You have one message unread.
Text messages have become my new norm for receiving bad news. Fresh off the high of finishing my college applications, I was heading home when my phone buzzed. A seemingly blasé occurrence, I glanced at my iMessage notifications and froze.
Your Opa has just passed away.
My Opa (German for grandpa), who had been a constant presence in my life ever since I could remember, had finally lost his battle with a neverending host of debilitating conditions.
Nearly a year later, I was heading to breakfast at Annenberg when my phone buzzed again.
Did you see what happened? I can’t believe that there might be people we know on there…
Yet again, I was caught off guard. This time, I felt none of the finality that last year’s text brought me. Instead, I, along with my teammates, my skating club, and the nation, waited in anxious disarray as more information came throughout the day.
In some ways, the devastation surrounding AE Flight 5342 was nothing like the death of my Opa. My grandfather’s health had been declining for many months prior. He had been in and out of the hospital after falling due to atrophying muscles or collapsing due to low insulin each time he returned home. His passing was the finale of many long hours in waiting rooms, worried calls to doctors, and failed efforts to rehabilitate him at home.
What I remember most after reading my parents’ message was emptiness. I just couldn’t reconcile that my Opa would no longer pull up to my apartment in his red Mitsubishi to drive me to skating practice, talk to me about some esoteric history fact, or even bake me bread for breakfast. Each member of my family had to face similar realizations and for a while, dinnertime was a quiet affair as we took our own time to process it.
It was also hard for my team to cope. At practice that week, we warmed up in complete silence, a drastic shift from our usual boisterous noise as we rolled out and stretched. We held hands and buried wet faces into neighboring shoulders as we tried to focus on our programs.
Grief after the death of a loved one is both a burden and a privilege. To know—as no other creature does—that our existence is finite gives greater depth and meaning to our lives. But in its presence, we also face the challenge of reconciling a hole in our lives that is impossible to fill or replace.
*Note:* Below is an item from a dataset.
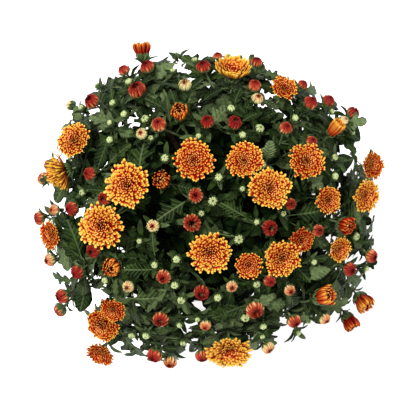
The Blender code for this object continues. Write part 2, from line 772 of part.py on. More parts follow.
def build_soil(collection):
    """Potting soil that fills the pot, mounded in the middle, with a hole for each stem."""
    gap = CLEARANCE / math.cos(math.pi / POT_SIDES)
    wall_top = POT_RIM_RADIUS - RIM_BAND_STEP - POT_WALL - gap
    foot = POT_FOOT_RADIUS - POT_WALL + pot_slope() * POT_FLOOR - 2 * gap
    profile = (
        (0.0, SOIL_LEVEL + SOIL_MOUND),
        (SOIL_SHOULDER_RADIUS, SOIL_LEVEL + SOIL_SHOULDER_SHARE * SOIL_MOUND),
        (wall_top, SOIL_LEVEL),
        (wall_top, POT_HEIGHT - RIM_BAND_HEIGHT - BAND_CHAMFER),
        (foot, POT_FLOOR + CLEARANCE),
        (0.0, POT_FLOOR + CLEARANCE),
    )
    soil = lathe("soil", profile, collection)
    cutters = new_collection("stem_cutters")
    radius = (STEM_RADIUS + CLEARANCE) / math.cos(math.pi / STEM_HOLE_SIDES)
    for direction in stem_directions():
        low = (SOIL_LEVEL - STEM_DEPTH_IN_SOIL - CLEARANCE - ROOT_CROWN.z) / direction.z
        high = (STEM_HOLE_TOP - ROOT_CROWN.z) / direction.z
        points = (ROOT_CROWN + direction * low, ROOT_CROWN + direction * high)
        mesh = tube_mesh("stem_cutter", points, (radius, radius), STEM_HOLE_SIDES)
        place("stem_cutter", mesh, cutters)
    combine(soil, cutters, "DIFFERENCE")
    shade_round(soil)
    soil.data.materials.append(material_of("soil"))


def build_leafy_stems(collection, heads):
    """One body for each stem: its branches, twigs, leaves, buds and the cups under its flowers."""
    routes = stem_routes(heads)
    route_meshes = []
    for _stem, points, radii, head in routes:
        if head is None:
            route_meshes.append(tube_mesh("main_stem", points, radii, STEM_SIDES))
        else:
            route_meshes.append(twig_mesh(points, radii, heads[head]))
    leaves, blade = leaves_of(heads, routes, route_meshes)
    for number in range(len(stem_directions())):
        helpers = new_collection("pieces_of_stem")
        for (stem, _points, _radii, head), mesh in zip(routes, route_meshes):
            if stem == number and head is None:
                body = place(f"leafy_stem_{number + 1:02d}", mesh, collection)
            elif stem == number:
                place("twig", mesh, helpers)
        for matrix, stem in leaves:
            if stem == number:
                place("leaf", blade, helpers, matrix)
        combine(body, helpers, "UNION")
        body.data.materials.append(material_of("leafy_stem"))
    print(len(leaves), "leaves,", len(heads), "heads")


def build_flowers(collection, heads):
    """Each flower is its own body, standing over the cup of its stem."""
    meshes = {
        "large": flower_mesh("large", PETALS["large"], FLOWER_RINGS, FLOWER_FOOT, FLOWER_MIDDLE, SEED),
        "small": flower_mesh("small", PETALS["small"], FLOWER_RINGS, FLOWER_FOOT, FLOWER_MIDDLE, SEED + 1),
        "opening": flower_mesh("opening", PETALS["opening"], OPENING_RINGS, OPENING_FOOT, OPENING_MIDDLE, SEED),
    }
    for i, head in enumerate(heads[: len(FLOWERS)]):
        mesh = meshes["large" if head["size"] >= LARGE_FROM else "small"].copy()
        flower = place(f"flower_{i + 1:02d}", mesh, collection, head_matrix(head))
        flower.data.materials.append(material_of("flower"))
    for i, head in enumerate(heads[len(FLOWERS) : len(FLOWERS) + len(OPENING_FLOWERS)]):
        mesh = meshes["opening"].copy()
        flower = place(f"opening_flower_{i + 1:02d}", mesh, collection, head_matrix(head))
        flower.data.materials.append(material_of("opening_flower"))


def main():
    clear_scene()
    plant = new_collection("pot_chrysanthemum")
    heads = all_heads()
    build_pot(plant)
    build_soil(plant)
    build_leafy_stems(plant, heads)
    build_flowers(plant, heads)


main()
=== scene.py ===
"""Looks of the pot chrysanthemum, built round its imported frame.

The plant is put together as it stands: camera, pot, soil, stems with their cups and green buds, leaves,
coloured buds, open flowers, half-open flowers, and last the studio.
"""
import json
import math
import random

import bmesh
import bpy
import numpy as np
from mathutils import Matrix, Vector
from mathutils.bvhtree import BVHTree

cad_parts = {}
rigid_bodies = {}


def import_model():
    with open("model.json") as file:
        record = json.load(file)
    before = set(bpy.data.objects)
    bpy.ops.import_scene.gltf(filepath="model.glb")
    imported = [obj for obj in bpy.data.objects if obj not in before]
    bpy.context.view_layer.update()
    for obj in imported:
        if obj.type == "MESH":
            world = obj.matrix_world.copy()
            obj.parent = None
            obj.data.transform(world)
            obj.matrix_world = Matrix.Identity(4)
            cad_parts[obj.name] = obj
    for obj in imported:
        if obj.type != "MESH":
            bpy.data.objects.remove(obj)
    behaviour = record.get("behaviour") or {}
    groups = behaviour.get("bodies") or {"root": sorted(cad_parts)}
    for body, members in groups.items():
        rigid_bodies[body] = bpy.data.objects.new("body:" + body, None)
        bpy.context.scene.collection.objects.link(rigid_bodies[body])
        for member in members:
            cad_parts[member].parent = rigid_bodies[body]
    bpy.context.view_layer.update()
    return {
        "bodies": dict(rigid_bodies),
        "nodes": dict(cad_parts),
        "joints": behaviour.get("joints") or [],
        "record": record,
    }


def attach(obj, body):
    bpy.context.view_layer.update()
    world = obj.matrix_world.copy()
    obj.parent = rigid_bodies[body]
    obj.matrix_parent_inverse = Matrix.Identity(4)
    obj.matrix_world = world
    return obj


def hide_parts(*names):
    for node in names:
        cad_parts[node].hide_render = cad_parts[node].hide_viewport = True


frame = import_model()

# The camera hangs straight above the plant, as it did for the photo. The plant's middle lies a little right
# of the picture's middle and above it, and a pixel is 1.05 mm at the widest level of the leaf dome.
PHOTO_SIZE = 416
PLANT_COLUMN, PLANT_ROW = 210, 204
METRES_PER_PIXEL = 0.00105
LENS_HEIGHT = 1.75
DOME_LEVEL = 0.190
SENSOR = 36

camera = bpy.data.objects.new("camera", bpy.data.cameras.new("camera"))
bpy.context.scene.collection.objects.link(camera)
camera.location = (0, 0, LENS_HEIGHT)
camera.data.sensor_width = SENSOR
camera.data.lens = SENSOR / (PHOTO_SIZE * METRES_PER_PIXEL) * (LENS_HEIGHT - DOME_LEVEL)
camera.data.shift_x = (PHOTO_SIZE / 2 - PLANT_COLUMN) / PHOTO_SIZE
camera.data.shift_y = (PLANT_ROW - PHOTO_SIZE / 2) / PHOTO_SIZE
bpy.context.scene.camera = camera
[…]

The lobby of the Skating Club of Boston now overflows with an assortment of flowers that remind me of the faces I will never have the chance to see again. Every morning, come rain or shine, I saw these athletes, their parents, and their coaches hard at work. I won’t pretend I knew Jinna Han, Spencer Lee, or Maxim Naumov’s parents well. Yet they were inextricably connected to me, my teammates, my trainers, and my coaches in the sheer passion we had for skating. Just like with my Opa, it was impossible to imagine them gone so fast and so terribly.
After both of these losses, I was lucky to have both my immediate family and my chosen family—my skating team—to lean on. Alone, each of us would have succumbed to the overwhelming emotion that follows any loss. In those moments, grieving becomes less about isolation and more about solidarity—we found comfort not in being alone with our sadness, but surrounded by others who understood the magnitude of the pain.
Healing for my family has become less about moving on from loss and more about finding new ways to live with it. As our lives have continued to change, with my graduation and my brother’s college applications, my family has focused on caring for my grandmother and managing what my Opa has left behind. In the space where my Opa was, we found new ways to build connections with our family in Germany and find meaning in what it means to be a family.
When I first heard about the crash, I was worried about how skaters in other disciplines would handle the loss. Figure skating can be an isolating sport. Many skaters forgo a regular school and social life to pursue their dreams of one day competing abroad and skating at the Olympics. Grueling hours spent in freezing rinks don’t always guarantee success or satisfaction. We in the figure skating community know that never-ending toil towards perfection and purpose through our time on the ice.
That shared struggle has only brought us closer in the past week. U.S. Figure Skating and SCOB have been so helpful with their mental health support and their protection of young skaters from the swarm of media that descended in the next few days following the crash. This week, thousands of fans came to SCOB to show us their love of the sport and the skaters who passed.
The day after we heard about the crash, my team returned to SCOB for early morning practice along with the other regulars. All of us are in the midst of our competitive seasons, and we cannot afford even a few days off. Yet, while it was difficult to return during such a somber time, there was something strangely comforting about the constancy of training. At least one thing had not changed: we were still together, working towards the same goal and supporting one another, one day at a time.